Collect each line containing "from".
— start Dataset —
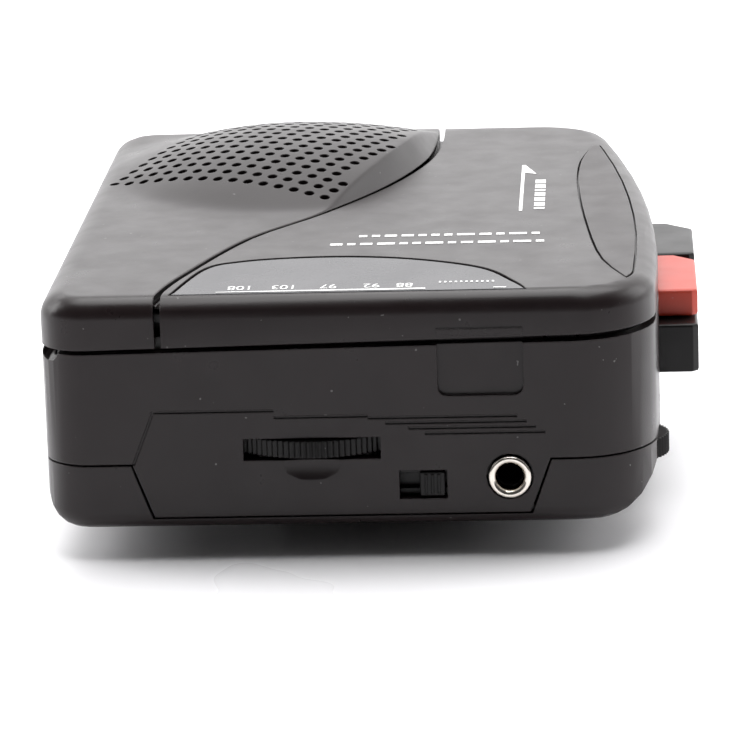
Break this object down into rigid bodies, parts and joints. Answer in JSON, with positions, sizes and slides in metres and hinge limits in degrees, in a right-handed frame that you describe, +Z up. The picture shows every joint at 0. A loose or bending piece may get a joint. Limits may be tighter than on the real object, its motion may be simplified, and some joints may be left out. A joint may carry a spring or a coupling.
{
  "type": "cassette player",
  "caption": "Pocket radio cassette recorder with a hinged cassette door, speaker dome, side keys, tuning and volume wheels, phones jack and a sprung belt clip.",
  "frame": {"origin": "middle of the bounding box at the level the belt clip rests on", "axes": "+Z up out of the cassette door, +X towards the keys, +Y away from the end with the phones jack"},
  "size_m": [0.0936, 0.1162, 0.044],
  "materials": {
    "charcoal_housing": "satin charcoal, fine spark texture",
    "black_plastic": "satin black",
    "smoked_lens": "smooth smoked acrylic",
    "grip_inlay": "smooth satin",
    "red_plastic": "semi-gloss red",
    "bright_nickel": "polished nickel",
    "steel": "zinc plated",
    "brass": "turned brass",
    "belt_rubber": "matt rubber",
    "board": "green solder mask",
    "white_plastic": "natural acetal",
    "cone_paper": "black paper"
  },
  "bodies": {
    "housing": {"front_housing": "charcoal_housing", "rear_housing": "charcoal_housing", "hinge_pin_near": "steel", "hinge_pin_far": "steel", "circuit_board": "board", "tuning_capacitor": "white_plastic", "pointer_rail": "steel", "volume_pot": "steel", "switch_body": "black_plastic", "phones_jack": "black_plastic", "jack_ring": "bright_nickel", "microphone": "steel", "deck_plate": "steel", "motor": "steel", "drive_belt": "belt_rubber", "spring_bracket": "steel", "clip_pin": "steel", "battery_spring_left": "bright_nickel", "battery_spring_right": "bright_nickel", "contact_strip": "bright_nickel", "case_screw_1": "steel", "case_screw_2": "steel", "case_screw_3": "steel", "case_screw_4": "steel", "record_spring": "steel", "stop_spring": "steel", "play_spring": "steel", "fast_forward_spring": "steel", "rewind_spring": "steel"},
    "battery_door": {"battery_door": "charcoal_housing"},
    "cassette_door": {"speaker_cover": "charcoal_housing", "door_panel": "charcoal_housing", "dial_lens": "smoked_lens", "side_inlay": "grip_inlay", "door_frame": "black_plastic", "door_latch": "black_plastic", "speaker_frame": "steel", "speaker_cone": "cone_paper"},
    "tuning_wheel": {"tuning_wheel": "black_plastic"},
    "tuning_pointer": {"tuning_pointer": "red_plastic"},
    "volume_wheel": {"volume_wheel": "black_plastic"},
    "switch_knob": {"switch_knob": "black_plastic"},
    "motor_pulley": {"motor_pulley": "brass"},
    "flywheel": {"flywheel": "brass", "capstan": "steel"},
    "idler_wheel": {"idler_wheel": "belt_rubber"},
    "supply_spindle": {"supply_spindle": "white_plastic"},
    "take_up_spindle": {"take_up_spindle": "white_plastic"},
    "head_carriage": {"head_carriage": "steel", "record_play_head": "bright_nickel", "erase_head": "black_plastic"},
    "pinch_arm": {"pinch_arm": "steel"},
    "pinch_roller": {"pinch_roller": "belt_rubber"},
    "record_key": {"record_key": "red_plastic"},
    "stop_key": {"stop_key": "black_plastic"},
    "play_key": {"play_key": "black_plastic"},
    "fast_forward_key": {"fast_forward_key": "black_plastic"},
    "rewind_key": {"rewind_key": "black_plastic"},
    "belt_clip": {"belt_clip": "black_plastic"}
  },
  "joints": [
    {"name": "door_hinge", "type": "hinge", "parent": "housing", "child": "cassette_door", "pos_m": [-0.04555, 0.0006, 0.0308], "axis": [0, -1, 0], "range_deg": [0, 65]},
    {"name": "battery_door_slide", "type": "slide", "parent": "housing", "child": "battery_door", "axis": [0, 1, 0], "range_m": [0, 0.058]},
    {"name": "tuning_turn", "type": "hinge", "parent": "housing", "child": "tuning_wheel", "pos_m": [-0.00845, -0.0431, 0.0164], "axis": [0, 0, 1], "range_deg": [0, 180]},
    {"name": "pointer_slide", "type": "slide", "parent": "housing", "child": "tuning_pointer", "axis": [1, 0, 0], "range_m": [0, 0.0401]},
    {"name": "volume_turn", "type": "hinge", "parent": "housing", "child": "volume_wheel", "pos_m": [0.03565, -0.0419, 0.0124], "axis": [0, 0, 1], "range_deg": [0, 270]},
    {"name": "switch_slide", "type": "slide", "parent": "housing", "child": "switch_knob", "axis": [-1, 0, 0], "range_m": [0, 0.0026]},
    {"name": "flywheel_spin", "type": "hinge", "parent": "housing", "child": "flywheel", "pos_m": [0.01565, 0.0356, 0.0095], "axis": [0, 0, 1], "continuous": true},
    {"name": "motor_spin", "type": "hinge", "parent": "housing", "child": "motor_pulley", "pos_m": [0.00415, 0.0031, 0.0095], "axis": [0, 0, 1], "continuous": true},
    {"name": "idler_spin", "type": "hinge", "parent": "housing", "child": "idler_wheel", "pos_m": [0.00364, 0.0299, 0.0228], "axis": [0, 0, 1], "continuous": true},
    {"name": "take_up_spin", "type": "hinge", "parent": "housing", "child": "take_up_spindle", "pos_m": [-0.01335, 0.02185, 0.0245], "axis": [0, 0, 1], "continuous": true},
    {"name": "supply_spin", "type": "hinge", "parent": "housing", "child": "supply_spindle", "pos_m": [-0.01335, -0.02065, 0.0245], "axis": [0, 0, 1], "continuous": true},
    {"name": "carriage_slide", "type": "slide", "parent": "housing", "child": "head_carriage", "axis": [-1, 0, 0], "range_m": [0, 0.0036]},
    {"name": "pinch_swing", "type": "hinge", "parent": "housing", "child": "pinch_arm", "pos_m": [0.02915, 0.0471, 0.0228], "axis": [0, 0, -1], "range_deg": [0, 24.1]},
    {"name": "pinch_spin", "type": "hinge", "parent": "pinch_arm", "child": "pinch_roller", "pos_m": [0.02665, 0.0351, 0.0285], "axis": [0, 0, 1], "continuous": true},
    {"name": "record_press", "type": "slide", "parent": "housing", "child": "record_key", "axis": [-1, 0, 0], "range_m": [0, 0.0035], "stiffness_N_per_m": 300, "springref_m": -0.002, "deforming": ["record_spring"]},
    {"name": "stop_press", "type": "slide", "parent": "housing", "child": "stop_key", "axis": [-1, 0, 0], "range_m": [0, 0.0035], "stiffness_N_per_m": 300, "springref_m": -0.002, "deforming": ["stop_spring"]},
    {"name": "play_press", "type": "slide", "parent": "housing", "child": "play_key", "axis": [-1, 0, 0], "range_m": [0, 0.0035], "stiffness_N_per_m": 300, "springref_m": -0.002, "deforming": ["play_spring"]},
    {"name": "fast_forward_press", "type": "slide", "parent": "housing", "child": "fast_forward_key", "axis": [-1, 0, 0], "range_m": [0, 0.0035], "stiffness_N_per_m": 300, "springref_m": -0.002, "deforming": ["fast_forward_spring"]},
    {"name": "rewind_press", "type": "slide", "parent": "housing", "child": "rewind_key", "axis": [-1, 0, 0], "range_m": [0, 0.0035], "stiffness_N_per_m": 300, "springref_m": -0.002, "deforming": ["rewind_spring"]},
    {"name": "clip_swing", "type": "hinge", "parent": "housing", "child": "belt_clip", "pos_m": [-0.00085, 0.0131, 0.00265], "axis": [1, 0, 0], "range_deg": [0, 8], "stiffness_Nm_per_rad": 0.3, "springref_deg": -20.05}
  ],
  "couplings": [
    {"joint": "pointer_slide", "follows": "tuning_turn", "m_per_rad": 0.0127},
    {"joint": "motor_spin", "follows": "flywheel_spin", "ratio": 5.3333},
    {"joint": "idler_spin", "follows": "flywheel_spin", "ratio": -0.30008},
    {"joint": "take_up_spin", "follows": "flywheel_spin", "ratio": 0.35294},
    {"joint": "carriage_slide", "follows": "play_press", "ratio": 1},
    {"joint": "pinch_swing", "follows": "play_press", "rad_per_m": 119.6}
  ]
}
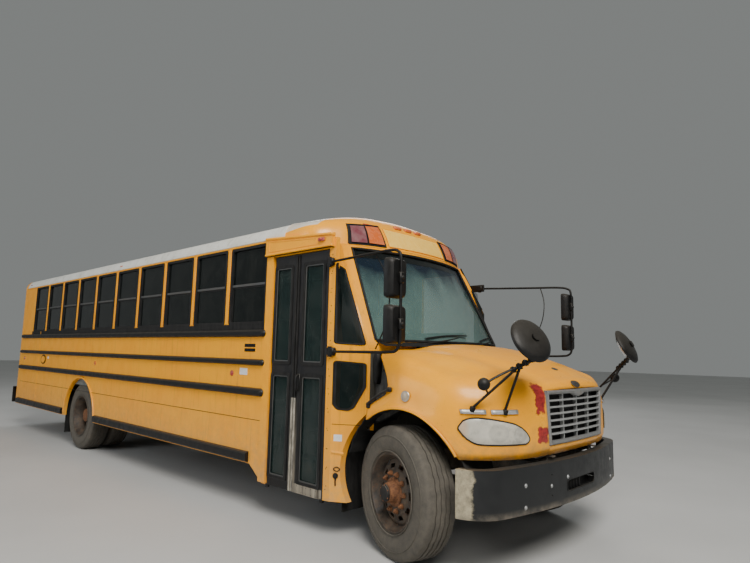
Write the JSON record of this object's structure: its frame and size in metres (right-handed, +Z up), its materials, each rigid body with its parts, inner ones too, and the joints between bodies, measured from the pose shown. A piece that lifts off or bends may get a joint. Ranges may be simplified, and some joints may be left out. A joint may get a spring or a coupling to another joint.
{
  "type": "school bus",
  "caption": "Conventional school bus with tilting hood, steered front wheels, twin rear wheels, two-leaf entrance door, emergency door, stop arm, roof hatches and hollow seated cabin",
  "frame": {"origin": "centre of the bounding box on the ground plane, below the middle of the bus", "axes": "+Z up, the bus faces -Y, +X is the driver's side, the entrance is on the -X side"},
  "size_m": [3.145, 11.2917, 3.1079],
  "materials": {
    "body_yellow": "satin, faded and stained with rust streaks",
    "roof_white": "matte, weathered",
    "trim_black": "satin, chalky",
    "frame_black": "dusty chassis paint",
    "axle_steel": "dusty and rusty",
    "galvanised": "dull",
    "window_glass": "green tint, dusty",
    "lamp_lens": "hazed clear lens with an amber end",
    "red_lens": "faded translucent lens",
    "lens_panels": "faded translucent lens",
    "mirror_black": "satin black with mirror face",
    "grille_grey": "faded bright grey",
    "bumper_black": "scraped at one end",
    "seat_vinyl": "worn padded vinyl",
    "floor_rubber": "ribbed, dusty",
    "dash_plastic": "grained",
    "tyre": "worn, dusty",
    "wheel_steel": "dark with rust at the nuts",
    "rubber_flap": "dusty sheet",
    "stop_red": "blank red plate, white rim",
    "hatch_white": "weathered moulding",
    "tank_steel": "dusty",
    "exhaust_steel": "rusted"
  },
  "bodies": {
    "chassis": {"chassis_frame": "frame_black", "front_axle": "axle_steel", "rear_axle": "axle_steel", "engine_block": "axle_steel", "radiator": "galvanised", "fuel_tank": "tank_steel", "exhaust_pipe": "exhaust_steel", "floor": "floor_rubber", "right_wall": "body_yellow", "left_wall": "body_yellow", "roof": "roof_white", "cowl": "body_yellow", "windshield": "window_glass", "front_cap": "body_yellow", "rear_wall": "body_yellow", "side_windows": "window_glass", "quarter_windows": "window_glass", "rub_rails": "trim_black", "front_bumper": "bumper_black", "rear_bumper": "bumper_black", "passenger_seats": "seat_vinyl", "driver_seat": "seat_vinyl", "dashboard": "dash_plastic", "side_mirrors": "mirror_black", "warning_lamps": "lens_panels", "tail_lamps": "red_lens", "mud_flaps": "rubber_flap", "stop_arm_bracket": "trim_black"},
    "hood": {"hood": "body_yellow", "headlamps": "lamp_lens", "grille": "grille_grey", "crossview_mirrors": "mirror_black"},
    "door_front": {"entrance_door_front": "trim_black", "entrance_glass_front": "window_glass"},
    "door_rear": {"entrance_door_rear": "trim_black", "entrance_glass_rear": "window_glass"},
    "emergency_door": {"rear_door": "body_yellow", "rear_door_glass": "window_glass"},
    "stop_arm": {"stop_arm": "stop_red"},
    "steering_wheel": {"steering_wheel": "dash_plastic"},
    "left_knuckle": {"left_knuckle": "axle_steel"},
    "right_knuckle": {"right_knuckle": "axle_steel"},
    "tie_rod": {"tie_rod": "axle_steel"},
    "front_left_wheel": {"front_left_tyre": "tyre", "front_left_rim": "wheel_steel"},
    "front_right_wheel": {"front_right_tyre": "tyre", "front_right_rim": "wheel_steel"},
    "rear_left_wheel": {"rear_left_tyres": "tyre", "rear_left_rims": "wheel_steel"},
    "rear_right_wheel": {"rear_right_tyres": "tyre", "rear_right_rims": "wheel_steel"},
    "front_hatch": {"front_hatch": "hatch_white"},
    "rear_hatch": {"rear_hatch": "hatch_white"}
  },
  "joints": [
    {"name": "left_steer", "type": "hinge", "parent": "chassis", "child": "left_knuckle", "pos_m": [0.95, -4.514, 0.5], "axis": [0, 0, 1], "range_deg": [-18, 52]},
    {"name": "right_steer", "type": "hinge", "parent": "chassis", "child": "right_knuckle", "pos_m": [-0.95, -4.514, 0.5], "axis": [0, 0, 1], "range_deg": [-18, 52]},
    {"name": "tie_rod_pivot", "type": "hinge", "parent": "left_knuckle", "child": "tie_rod", "pos_m": [1.00781, -4.32254, 0.44], "axis": [0, 0, 1], "range_deg": [-52, 18]},
    {"name": "steering_wheel_turn", "type": "hinge", "parent": "chassis", "child": "steering_wheel", "pos_m": [0.56, -3.474, 1.6], "axis": [0, 0.6157, 0.788], "range_deg": [-288, 832]},
    {"name": "front_left_spin", "type": "hinge", "parent": "left_knuckle", "child": "front_left_wheel", "pos_m": [0.95, -4.514, 0.51], "axis": [0.9573, -0.289, 0], "continuous": true},
    {"name": "front_right_spin", "type": "hinge", "parent": "right_knuckle", "child": "front_right_wheel", "pos_m": [-0.95, -4.514, 0.51], "axis": [0.9573, -0.289, 0], "continuous": true},
    {"name": "rear_left_spin", "type": "hinge", "parent": "chassis", "child": "rear_left_wheel", "pos_m": [0.86, 2.066, 0.51], "axis": [1, 0, 0], "continuous": true},
    {"name": "rear_right_spin", "type": "hinge", "parent": "chassis", "child": "rear_right_wheel", "pos_m": [-0.86, 2.066, 0.51], "axis": [1, 0, 0], "continuous": true},
    {"name": "door_front_swing", "type": "hinge", "parent": "chassis", "child": "door_front", "pos_m": [-1.194, -3.709, 1.4], "axis": [0, 0, 1], "range_deg": [0, 90]},
    {"name": "door_rear_swing", "type": "hinge", "parent": "chassis", "child": "door_rear", "pos_m": [-1.194, -2.932, 1.4], "axis": [0, 0, 1], "range_deg": [-90, 0]},
    {"name": "emergency_door_swing", "type": "hinge", "parent": "chassis", "child": "emergency_door", "pos_m": [-0.441, 5.542, 1.76], "axis": [0, 0, 1], "range_deg": [0, 110]},
    {"name": "hood_tilt", "type": "hinge", "parent": "chassis", "child": "hood", "pos_m": [0, -5.444, 0.83], "axis": [1, 0, 0], "range_deg": [0, 65]},
    {"name": "stop_arm_swing", "type": "hinge", "parent": "chassis", "child": "stop_arm", "pos_m": [1.275, -2.514, 1.318], "axis": [0, 0, 1], "range_deg": [-90, 0]},
    {"name": "front_hatch_lift", "type": "hinge", "parent": "chassis", "child": "front_hatch", "pos_m": [0, -1.346, 3.076], "axis": [1, 0, 0], "range_deg": [0, 60]},
    {"name": "rear_hatch_lift", "type": "hinge", "parent": "chassis", "child": "rear_hatch", "pos_m": [0, 2.454, 3.076], "axis": [1, 0, 0], "range_deg": [0, 60]}
  ],
  "couplings": [
    {"joint": "right_steer", "follows": "left_steer", "ratio": 1},
    {"joint": "tie_rod_pivot", "follows": "left_steer", "ratio": -1},
    {"joint": "steering_wheel_turn", "follows": "left_steer", "ratio": 16}
  ]
}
— end Dataset —
* **Answer to the problem**:
  "frame": {"origin": "middle of the bounding box at the level the belt clip rests on", "axes": "+Z up out of the cassette door, +X towards the keys, +Y away from the end with the phones jack"},
Write the JSON record of this object's structure: its frame and size in metres (right-handed, +Z up), its materials, each rigid body with its parts, inner ones too, and the joints between bodies, measured from the pose shown. A piece that lifts off or bends may get a joint. Ranges may be simplified, and some joints may be left out. A joint may get a spring or a coupling to another joint.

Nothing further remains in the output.